═════ RAW DATA

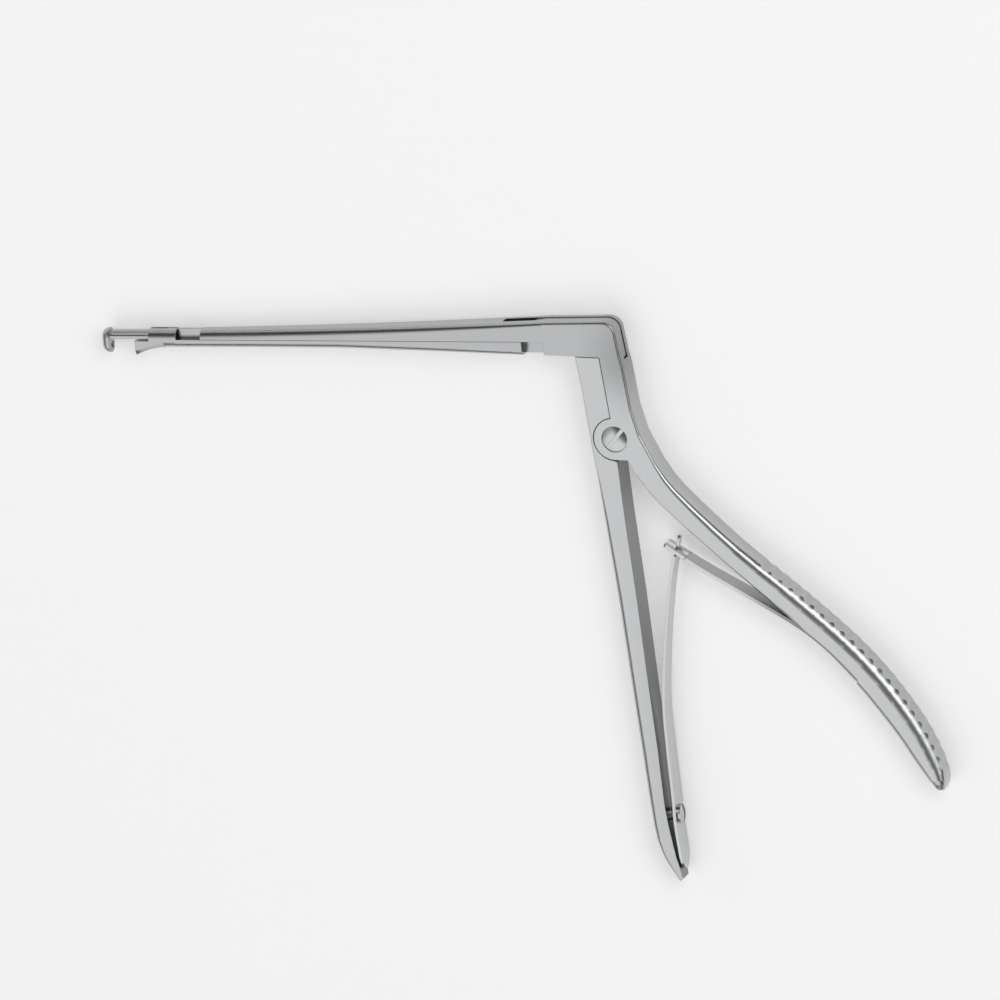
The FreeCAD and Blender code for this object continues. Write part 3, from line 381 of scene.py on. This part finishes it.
def run_on(line, lengths_and_halves):
    """The line goes straight on from its end, with other widths."""
    x, y, heading, half = line[-1]
    along = (math.cos(math.radians(heading)), math.sin(math.radians(heading)))
    return [(x + along[0] * length, y + along[1] * length, heading, width)
            for length, width in lengths_and_halves]


def finish_leaf(mesh, node_name, material):
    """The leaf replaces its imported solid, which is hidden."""
    bmesh.ops.recalc_face_normals(mesh, faces=mesh.faces)
    data = bpy.data.meshes.new(node_name + "_bending")
    for face in mesh.faces:
        face.smooth = True
    mesh.to_mesh(data)
    mesh.free()
    data.set_sharp_from_angle(angle=SHARP_ANGLE)
    data.materials.append(material)
    piece = bpy.data.objects.new(node_name + "_bending", data)
    bpy.context.scene.collection.objects.link(piece)
    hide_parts(node_name)
    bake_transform(piece)
    return piece


def make_front_leaf():
    """The leaf on the lever, with a round-ended tongue."""
    mesh = bmesh.new()
    line = centre_line(FRONT_LEAF)
    add_bar(mesh, line, FRONT_THICKNESS)
    straight = [(length, TONGUE_HALF) for length in (-TONGUE_ROOT, 0.0, TONGUE_STRAIGHT)]
    add_bar(mesh, run_on(line, straight + TONGUE_TIP), FRONT_THICKNESS)
    return finish_leaf(
        mesh, "front_leaf_spring", front_leaf_steel)


def make_rear_leaf():
    """The leaf on the rear handle. It ends in two prongs, rounded at their tips."""
    mesh = bmesh.new()
    line = centre_line(REAR_LEAF)
    tip = line[-1]
    whole = []
    prong = []
    for x, y, heading, half in line:
        left = math.hypot(x - tip[0], y - tip[1])
        if left > FORK_LENGTH:
            whole.append((x, y, heading, half))
        if left < FORK_LENGTH + PRONG_OVERLAP:
            rounding = math.sqrt(max(0.0, 1.0 - (1.0 - min(left, PRONG_ROUND) / PRONG_ROUND) ** 2))
            outer = PRONG_MIDDLE + (half - PRONG_MIDDLE) * max(rounding, PRONG_BLUNT)
            prong.append((x, y, heading, outer))
    add_bar(mesh, whole, REAR_THICKNESS)
    add_bar(mesh, prong, REAR_THICKNESS, low=FORK_HALF)
    add_bar(mesh, prong, REAR_THICKNESS, high=-FORK_HALF)
    return finish_leaf(
        mesh, "rear_leaf_spring", rear_leaf_steel)


front_spring = make_front_leaf()
rear_spring = make_rear_leaf()
print("springs:", len(front_spring.data.polygons), len(rear_spring.data.polygons), "faces")

# %% [markdown]
# ## The table and the light
# The tool lies on a pale table. Steel mirrors what is around it, so bright and dark bands
# across the room draw the bright and dark lines along the round backs, and one soft lamp
# gives the tool its shadow.

# %% The table
TABLE_HALF = 4.0
TABLE_DROP = 0.2 * MM
TABLE_LIFT = 0.32


def make_table():
    """A flat table that is a little brighter to the camera and in the steel than its colour."""
    mesh = bmesh.new()
    bmesh.ops.create_grid(mesh, x_segments=1, y_segments=1, size=TABLE_HALF)
    bmesh.ops.translate(mesh, verts=mesh.verts, vec=(0.0, 0.0, -TABLE_DROP))
    data = bpy.data.meshes.new("table")
    mesh.to_mesh(data)
    mesh.free()
    table = bpy.data.objects.new("table", data)
    bpy.context.scene.collection.objects.link(table)
    material = bpy.data.materials.new("pale_table")
    material.use_nodes = True
    tree = material.node_tree
    tree.nodes.clear()
    output = add_node(tree, "ShaderNodeOutputMaterial")
    shader = add_node(tree, "ShaderNodeBsdfPrincipled", None, {
        "Base Color": linear("f4f4f4"), "Roughness": 0.8})
    path = add_node(tree, "ShaderNodeLightPath")
    seen = add_node(tree, "ShaderNodeMath", {"operation": "MAXIMUM"}, {
        0: path.outputs["Is Camera Ray"], 1: path.outputs["Is Glossy Ray"]})
    mirrored = add_node(tree, "ShaderNodeMath", {"operation": "MAXIMUM"}, {
        0: seen.outputs["Value"], 1: path.outputs["Is Transmission Ray"]})
    lift = add_node(tree, "ShaderNodeMath", {"operation": "MULTIPLY"}, {
        0: mirrored.outputs["Value"], 1: TABLE_LIFT})
    glow = add_node(tree, "ShaderNodeEmission", None, {
        "Color": (1.0, 1.0, 1.0, 1.0), "Strength": lift.outputs["Value"]})
    both = add_node(tree, "ShaderNodeAddShader", None, {
        0: shader.outputs["BSDF"], 1: glow.outputs["Emission"]})
    tree.links.new(both.outputs["Shader"], output.inputs["Surface"])
    data.materials.append(material)
    return table


table = make_table()
print("table made")

# %% The room and the lamp

# The room's brightness along the line from the lower left through straight up to the
# upper right of the picture: degrees from straight up, and the brightness there.
ROOM = [
    (-90.0, 0.25), (-76.0, 0.30), (-62.0, 0.95), (-45.0, 1.15), (-14.0, 1.12), (-5.0, 0.40), (2.0, 0.14),
    (18.0, 0.14), (29.0, 0.60), (36.0, 1.25), (60.0, 1.25), (66.0, 0.35), (72.0, 0.10), (90.0, 0.10),
]
# The same along the line from the upper left to the lower right, as a share.
ACROSS = [
    (-90.0, 1.0), (-76.0, 1.0), (-64.0, 0.32), (-36.0, 0.36), (-16.0, 1.0), (16.0, 1.0), (46.0, 1.0),
    (58.0, 0.28), (90.0, 0.22),
]


def make_world():
    """Long soft boxes and dark gaps between them, side by side across the room."""
    world = bpy.data.worlds.new("room")
    bpy.context.scene.world = world
    world.use_nodes = True
    tree = world.node_tree
    tree.nodes.clear()
    output = add_node(tree, "ShaderNodeOutputWorld")
    direction = add_node(tree, "ShaderNodeTexCoord").outputs["Generated"]
    back = camera_axes()[2]
    leaning = Vector((back.x, back.y, 0.0)).normalized()
    upward = add_node(tree, "ShaderNodeSeparateXYZ", None, {"Vector": direction})

    def along(line, stops):
        """The brightness by the angle from straight up towards a line across the room."""
        sideways = add_node(tree, "ShaderNodeVectorMath", {"operation": "DOT_PRODUCT"}, {
            0: direction, 1: line})
        angle = add_node(tree, "ShaderNodeMath", {"operation": "ARCTAN2"}, {
            0: sideways.outputs["Value"], 1: upward.outputs["Z"]})
        share = add_node(tree, "ShaderNodeMapRange", None, {
            "Value": angle.outputs["Value"], "From Min": -math.pi / 2, "From Max": math.pi / 2})
        brightest = max(level for degrees, level in stops)
        curve = ramp(tree, share.outputs["Result"], [
            ((degrees + 90.0) / 180.0, level / brightest) for degrees, level in stops])
        return multiplied(tree, [curve, brightest])

    crosswise = Vector((leaning.y, -leaning.x, 0.0))
    strength = multiplied(tree, [along(leaning, ROOM), along(crosswise, ACROSS)])
    background = add_node(tree, "ShaderNodeBackground", None, {
        "Color": (1.0, 1.0, 1.0, 1.0), "Strength": strength})
    tree.links.new(background.outputs["Background"], output.inputs["Surface"])
    return world


def make_lamp(name, position, target, size, power):
    """An oblong lamp that faces its target and that the camera doesn't see."""
    data = bpy.data.lights.new(name, "AREA")
    data.shape = "RECTANGLE"
    data.size = size[0]
    data.size_y = size[1]
    data.energy = power
    lamp = bpy.data.objects.new(name, data)
    bpy.context.scene.collection.objects.link(lamp)
    lamp.location = position
    lamp.rotation_mode = "QUATERNION"
    lamp.rotation_quaternion = (Vector(target) - Vector(position)).to_track_quat("-Z", "Y")
    lamp.visible_camera = False
    return lamp


make_world()
make_lamp("soft_box", position=(0.75, 0.66, 1.0), target=(0, 0, 0), size=(1.0, 0.5), power=2.0)

# %% Colour handling and the end
bpy.context.scene.view_settings.view_transform = "Standard"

══════════

__GIVEN PROBLEM__. Copy, please, exactly the lines that start at the first line of the data and end at the line containing "for length, width", both kept and no others.

__RESULT BELOW__.
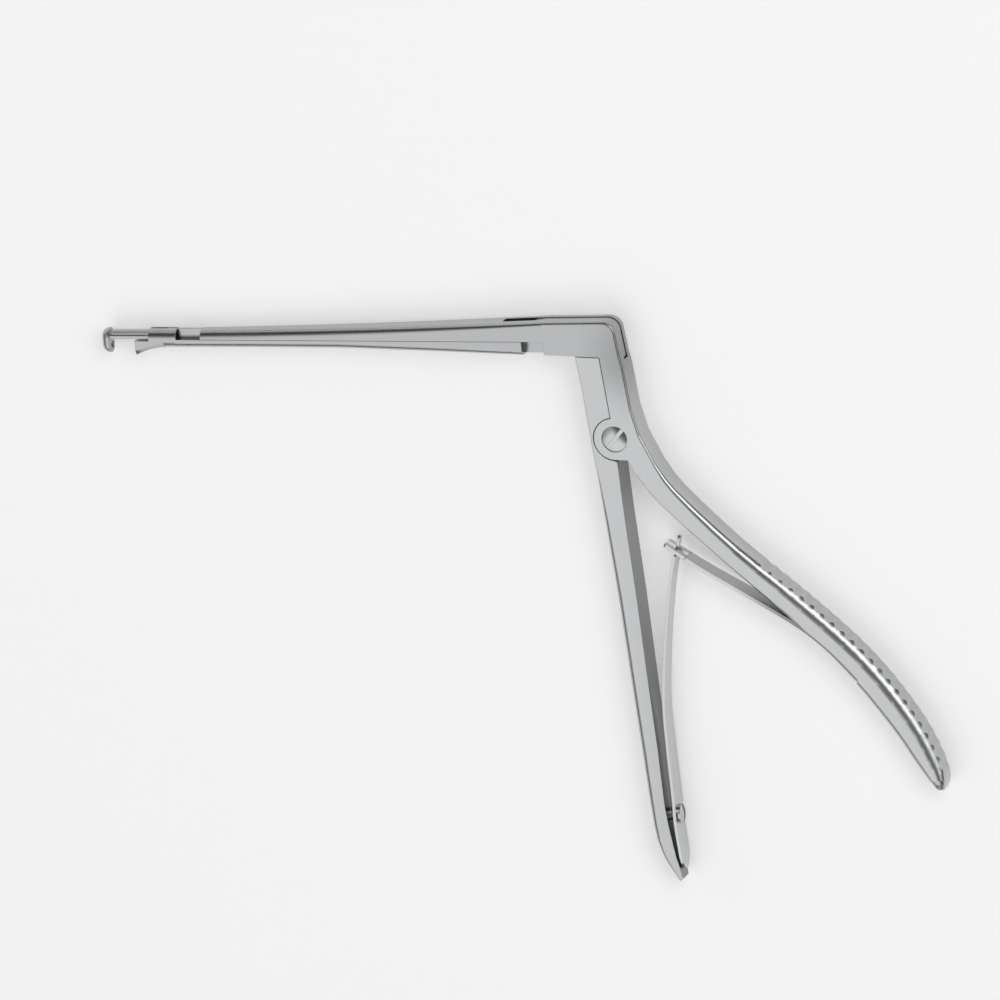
The FreeCAD and Blender code for this object continues. Write part 3, from line 381 of scene.py on. This part finishes it.
def run_on(line, lengths_and_halves):
    """The line goes straight on from its end, with other widths."""
    x, y, heading, half = line[-1]
    along = (math.cos(math.radians(heading)), math.sin(math.radians(heading)))
    return [(x + along[0] * length, y + along[1] * length, heading, width)
            for length, width in lengths_and_halves]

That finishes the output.